Em 2014, o ator e humorista Daniel Furlan criou um personagem chamado Adolfo Borges, um candidato que orientava sua campanha em torno das platitudes implícitas em seu projeto "Brasil Melhor". O nome do projeto o desobrigava a dizer o que ele significava.

Em uma simulação de debate, resgatado nesta semana pelo Twitter, o personagem altera o tom de voz ao ser questionado sobre a proposta.

O diálogo é mais ou menos assim:

— E qual é o projeto?

— É o projeto que visa a melhoria do Brasil.

— E quais seriam essas melhorias?

— Você está questionando o projeto Brasil Melhor? Você quer um Brasil pior? Se você quer um Brasil melhor você é a favor do meu projeto.

Fim.

Deu até saudade de quando a gente podia rir de discussões do tipo. Elas estavam no campo da ficção e qualquer transposição parecia um flerte apenas com o absurdo.

Vista hoje, a cena serve como spoiler do modus operandi da extrema direita brasileira, como mostrou o candidato bolsonarista ao governo do Rio Grande do Sul Onyx Lorenzoni (PL) ao ser questionado inúmeras vezes pelo seu adversário, Eduardo Leite (PSDB), sobre qual era a sua alternativa para o programa de recuperação fiscal do estado, que ele atacava com paus e pedras em um debate. Onyx mostrou que não tinha ideia do que estava dizendo ao responder apenas que a sua alternativa seria melhor e pronto.

— Mas qual é a alternativa?

— Uma muito melhor que a sua —, dizia o Adolfo Borges da vida real.

É um tanto assustador saber que é quase mínima a distância entre a dona Maria, um candidato a governador e os personagens da ficção.

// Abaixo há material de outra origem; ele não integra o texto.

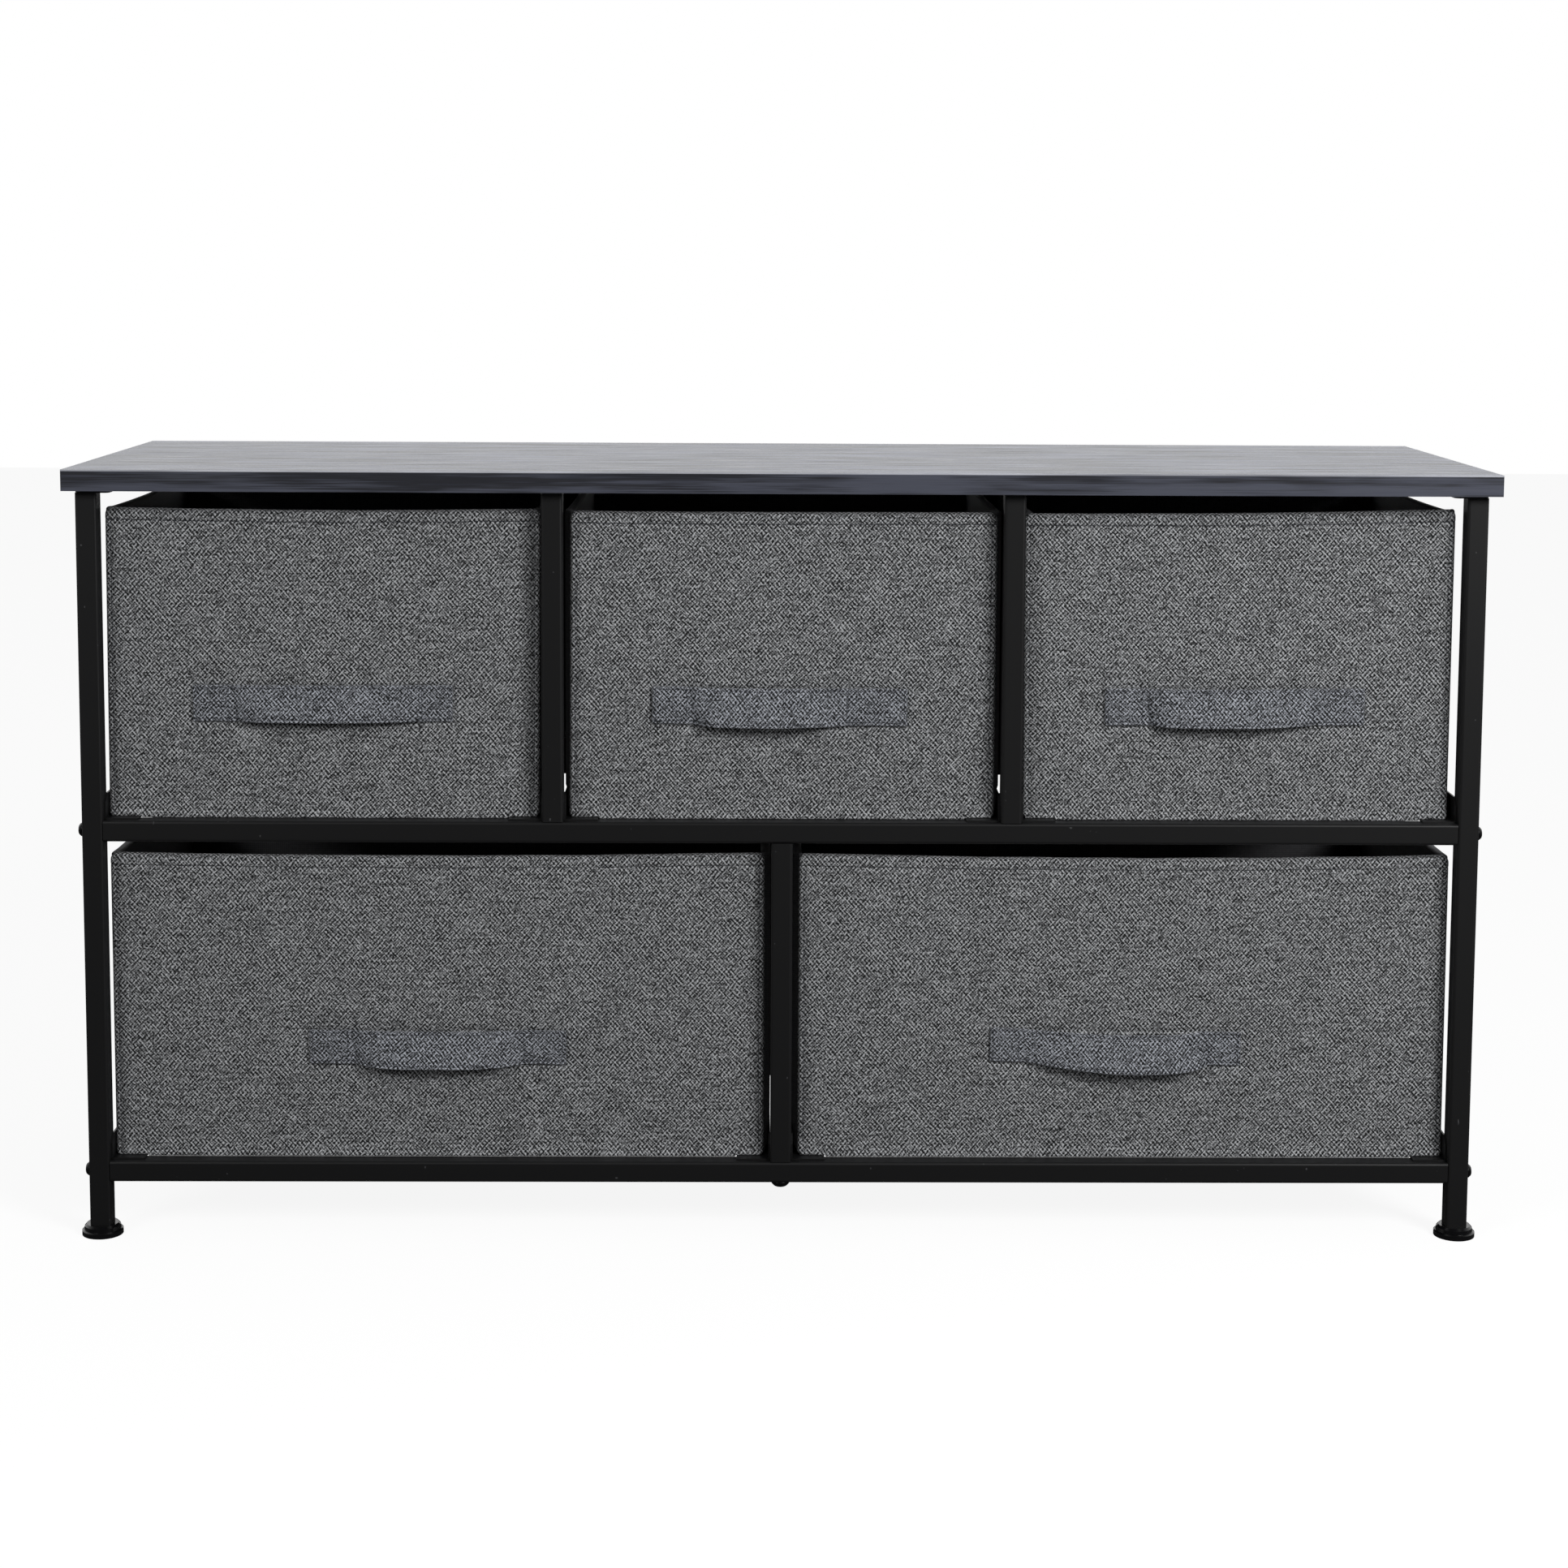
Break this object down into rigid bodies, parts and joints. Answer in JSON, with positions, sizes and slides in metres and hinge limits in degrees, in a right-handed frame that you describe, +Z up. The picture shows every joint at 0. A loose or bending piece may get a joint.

A diferença entre uns e outros está na ordem apenas na proporção e o alcance dos estragos. A dona Maria não quer só espalhar bobagem em suas redes: quer governar um estado.

Os memes do episódio com o ex-ministro de Bolsonaro, comparando a capacidade do candidato de tergiversar como um personagem da TV Quase ou da Turma do Chaves, produziram um alívio cômico a poucos dias da votação. A gente ri, mas é de nervoso.